Give the number of lines containing the word "this" and nothing more.

>> Begin Material provided

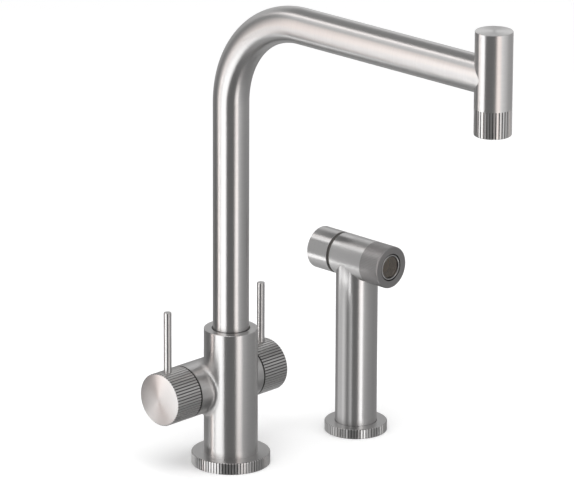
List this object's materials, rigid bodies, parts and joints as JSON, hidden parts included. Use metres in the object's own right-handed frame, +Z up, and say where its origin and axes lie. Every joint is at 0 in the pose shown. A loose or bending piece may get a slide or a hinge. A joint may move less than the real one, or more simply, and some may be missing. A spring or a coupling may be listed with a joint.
{
  "type": "side spray kitchen faucet",
  "caption": "Deck-mounted kitchen faucet with a swivelling right-angled tube spout, knurled lever knobs and a separate lift-out hand spray with a push button.",
  "frame": {"origin": "mouth of the fixing stud's hole, on the column's axis at the underside of the base flange", "axes": "+Z up along the column, spout to -Y, handle bar along X, hand spray on the +X side"},
  "size_m": [0.2076, 0.3209, 0.4031],
  "materials": {
    "satin_steel": "satin brushed stainless steel",
    "knurled_steel": "straight-knurled stainless steel",
    "spring_steel": "drawn stainless spring wire",
    "screen_steel": "woven stainless screen",
    "brass": "turned brass",
    "ceramic": "lapped alumina ceramic",
    "black_rubber": "matt black rubber",
    "dark_acetal": "moulded dark acetal",
    "pale_acetal": "moulded natural acetal"
  },
  "bodies": {
    "root": {"base_flange": "knurled_steel", "base_seal": "black_rubber", "inlet_block": "brass", "block_gasket": "black_rubber", "mixer_body": "satin_steel", "stop_screw": "spring_steel", "spout_sleeve": "dark_acetal", "diverter_body": "brass", "diverter_spring": "spring_steel", "spray_flange": "knurled_steel", "spray_liner": "dark_acetal", "spray_seal": "black_rubber", "left_seat_seal": "black_rubber", "left_fixed_disc": "ceramic", "left_cartridge_body": "brass", "left_glide_ring": "dark_acetal", "right_seat_seal": "black_rubber", "right_fixed_disc": "ceramic", "right_cartridge_body": "brass", "right_glide_ring": "dark_acetal"},
    "spout": {"spout_pipe": "satin_steel", "spout_tail": "brass", "spout_o_rings": "black_rubber", "spout_nozzle": "satin_steel", "aerator_collar": "knurled_steel", "aerator_screen": "screen_steel", "aerator_insert": "pale_acetal", "aerator_washer": "black_rubber"},
    "left_handle": {"left_moving_disc": "ceramic", "left_spindle": "brass", "left_spindle_o_ring": "black_rubber", "left_knob": "knurled_steel", "left_lever": "satin_steel", "left_grub_screw": "spring_steel"},
    "right_handle": {"right_moving_disc": "ceramic", "right_spindle": "brass", "right_spindle_o_ring": "black_rubber", "right_knob": "knurled_steel", "right_lever": "satin_steel", "right_grub_screw": "spring_steel"},
    "diverter": {"diverter_piston": "pale_acetal", "diverter_seal": "black_rubber"},
    "hand_spray": {"spray_body": "satin_steel", "hose_socket": "brass", "check_valve": "pale_acetal", "riser_tube": "pale_acetal", "valve_block": "brass", "stem_o_ring": "black_rubber", "button_guide": "dark_acetal", "button_spring": "spring_steel", "spray_collar": "knurled_steel", "spray_washer": "black_rubber", "spray_core": "dark_acetal", "screen_ring": "satin_steel", "spray_screen": "screen_steel"},
    "spray_button": {"spray_button": "satin_steel", "button_stem": "spring_steel", "valve_seal": "black_rubber"}
  },
  "joints": [
    {"name": "spout_swivel", "type": "hinge", "parent": "root", "child": "spout", "pos_m": [0, 0, 0.1], "axis": [0, 0, 1], "range_deg": [-75, 75]},
    {"name": "left_handle_turn", "type": "hinge", "parent": "root", "child": "left_handle", "pos_m": [-0.0341, 0.0178, 0.0615], "axis": [1, 0, 0], "range_deg": [0, 90]},
    {"name": "right_handle_turn", "type": "hinge", "parent": "root", "child": "right_handle", "pos_m": [0.0341, 0.0178, 0.0615], "axis": [1, 0, 0], "range_deg": [0, 90]},
    {"name": "diverter_slide", "type": "slide", "parent": "root", "child": "diverter", "axis": [0, 0, 1], "range_m": [0, 0.0038], "stiffness_N_per_m": 120, "springref_m": -0.003, "deforming": ["diverter_spring"]},
    {"name": "spray_lift", "type": "slide", "parent": "root", "child": "hand_spray", "axis": [0, 0, 1], "range_m": [0, 0.12]},
    {"name": "button_press", "type": "slide", "parent": "hand_spray", "child": "spray_button", "axis": [0, -1, 0], "range_m": [0, 0.0025], "stiffness_N_per_m": 1500, "springref_m": -0.003, "deforming": ["button_spring"]}
  ]
}
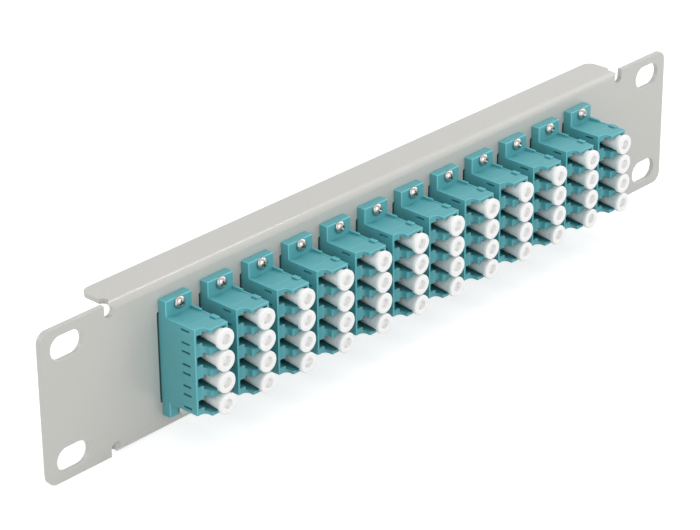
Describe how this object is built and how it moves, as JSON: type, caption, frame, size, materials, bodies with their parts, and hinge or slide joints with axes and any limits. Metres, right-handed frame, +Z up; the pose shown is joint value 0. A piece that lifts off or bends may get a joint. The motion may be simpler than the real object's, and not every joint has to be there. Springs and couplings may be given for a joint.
{
  "type": "fibre patch panel",
  "caption": "Folded steel rack panel with slotted ears, holding a row of upright flanged fibre adapters with round dust caps and small screws.",
  "frame": {"origin": "centre of the panel's front face, which is the centre of the four rack slots at that face", "axes": "+X along the panel, +Y back into the rack, +Z up; the adapters stand forward to -Y"},
  "size_m": [0.254, 0.0341, 0.0436],
  "materials": {
    "powder_coat": "fine textured powder coat",
    "adapter_plastic": "satin moulded",
    "cap_plastic": "soft moulded",
    "sleeve_ceramic": "polished",
    "nickel": "bright",
    "zinc": "plated"
  },
  "bodies": {
    "root": {"panel": "powder_coat", "adapter_01_front_shell": "adapter_plastic", "adapter_01_rear_shell": "adapter_plastic", "adapter_02_front_shell": "adapter_plastic", "adapter_02_rear_shell": "adapter_plastic", "adapter_03_front_shell": "adapter_plastic", "adapter_03_rear_shell": "adapter_plastic", "adapter_04_front_shell": "adapter_plastic", "adapter_04_rear_shell": "adapter_plastic", "adapter_05_front_shell": "adapter_plastic", "adapter_05_rear_shell": "adapter_plastic", "adapter_06_front_shell": "adapter_plastic", "adapter_06_rear_shell": "adapter_plastic", "adapter_07_front_shell": "adapter_plastic", "adapter_07_rear_shell": "adapter_plastic", "adapter_08_front_shell": "adapter_plastic", "adapter_08_rear_shell": "adapter_plastic", "adapter_09_front_shell": "adapter_plastic", "adapter_09_rear_shell": "adapter_plastic", "adapter_10_front_shell": "adapter_plastic", "adapter_10_rear_shell": "adapter_plastic", "adapter_11_front_shell": "adapter_plastic", "adapter_11_rear_shell": "adapter_plastic", "adapter_12_front_shell": "adapter_plastic", "adapter_12_rear_shell": "adapter_plastic", "adapter_01_front_dust_caps": "cap_plastic", "adapter_01_rear_dust_caps": "cap_plastic", "adapter_02_front_dust_caps": "cap_plastic", "adapter_02_rear_dust_caps": "cap_plastic", "adapter_03_front_dust_caps": "cap_plastic", "adapter_03_rear_dust_caps": "cap_plastic", "adapter_04_front_dust_caps": "cap_plastic", "adapter_04_rear_dust_caps": "cap_plastic", "adapter_05_front_dust_caps": "cap_plastic", "adapter_05_rear_dust_caps": "cap_plastic", "adapter_06_front_dust_caps": "cap_plastic", "adapter_06_rear_dust_caps": "cap_plastic", "adapter_07_front_dust_caps": "cap_plastic", "adapter_07_rear_dust_caps": "cap_plastic", "adapter_08_front_dust_caps": "cap_plastic", "adapter_08_rear_dust_caps": "cap_plastic", "adapter_09_front_dust_caps": "cap_plastic", "adapter_09_rear_dust_caps": "cap_plastic", "adapter_10_front_dust_caps": "cap_plastic", "adapter_10_rear_dust_caps": "cap_plastic", "adapter_11_front_dust_caps": "cap_plastic", "adapter_11_rear_dust_caps": "cap_plastic", "adapter_12_front_dust_caps": "cap_plastic", "adapter_12_rear_dust_caps": "cap_plastic", "alignment_sleeves": "sleeve_ceramic", "flange_screws": "nickel", "flange_nuts": "zinc"}
  },
  "joints": []
}
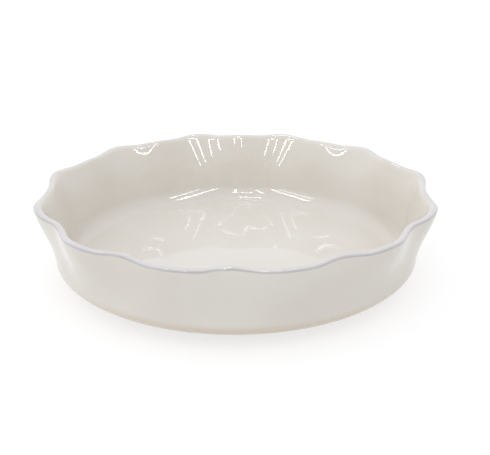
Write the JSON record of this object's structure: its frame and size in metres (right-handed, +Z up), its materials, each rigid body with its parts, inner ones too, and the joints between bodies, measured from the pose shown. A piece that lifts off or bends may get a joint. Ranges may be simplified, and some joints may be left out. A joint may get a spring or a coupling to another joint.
{
  "type": "pie dish",
  "caption": "Round deep stoneware pie dish with a softly ruffled flaring wall, rounded lip and low foot ring, glazed inside and out.",
  "frame": {"origin": "centre of the foot ring's underside, on the surface that the dish stands on", "axes": "+Z up along the dish's axis, +X through one crest of the ruffle; a crest also lies on -X, +Y and -Y"},
  "size_m": [0.2796, 0.2796, 0.06],
  "materials": {
    "stoneware": "bare fired clay, matt and slightly gritty",
    "cream_glaze": "glossy warm cream-white glaze",
    "rim_glaze": "glossy pale lilac-white glaze with a fine grey lower edge"
  },
  "bodies": {
    "root": {"stoneware_body": "stoneware", "inside_glaze": "cream_glaze", "outside_glaze": "cream_glaze", "underside_glaze": "cream_glaze", "rim_glaze": "rim_glaze"}
  },
  "joints": []
}
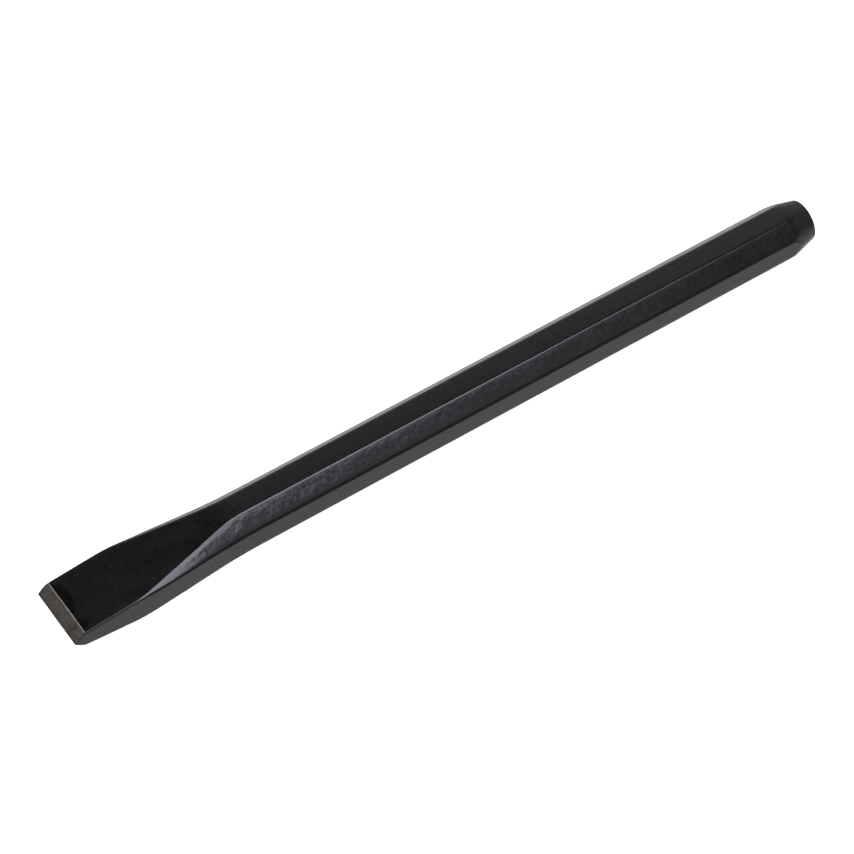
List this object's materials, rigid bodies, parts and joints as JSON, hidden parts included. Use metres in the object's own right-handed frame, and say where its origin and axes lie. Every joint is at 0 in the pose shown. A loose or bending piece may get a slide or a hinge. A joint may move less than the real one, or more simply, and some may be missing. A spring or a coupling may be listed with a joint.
{
  "type": "cold chisel",
  "caption": "Forged octagonal cold chisel in black paint, with a flat hollow-tapered blade, ground convex bevels and a coned struck end.",
  "frame": {"origin": "on the surface that the chisel lies on, under the middle of its overall box: the shank's lower flat is at z = 0 and the shank's axis is straight above the X axis", "axes": "+X runs along the shank towards the struck face, so the cutting edge is at the -X end and lies along Y; +Z is square to the broad faces of the blade, away from the surface; +Y completes the right-handed frame"},
  "size_m": [0.305, 0.0254, 0.0189],
  "materials": {
    "tool_steel": "bare tool steel, finely ground across the bevels",
    "black_paint": "thin semi-gloss black paint over a rolled and forged surface"
  },
  "bodies": {
    "root": {"forged_body": "tool_steel", "black_coating": "black_paint"}
  },
  "joints": []
}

>> End Material provided

#### Worked solution
4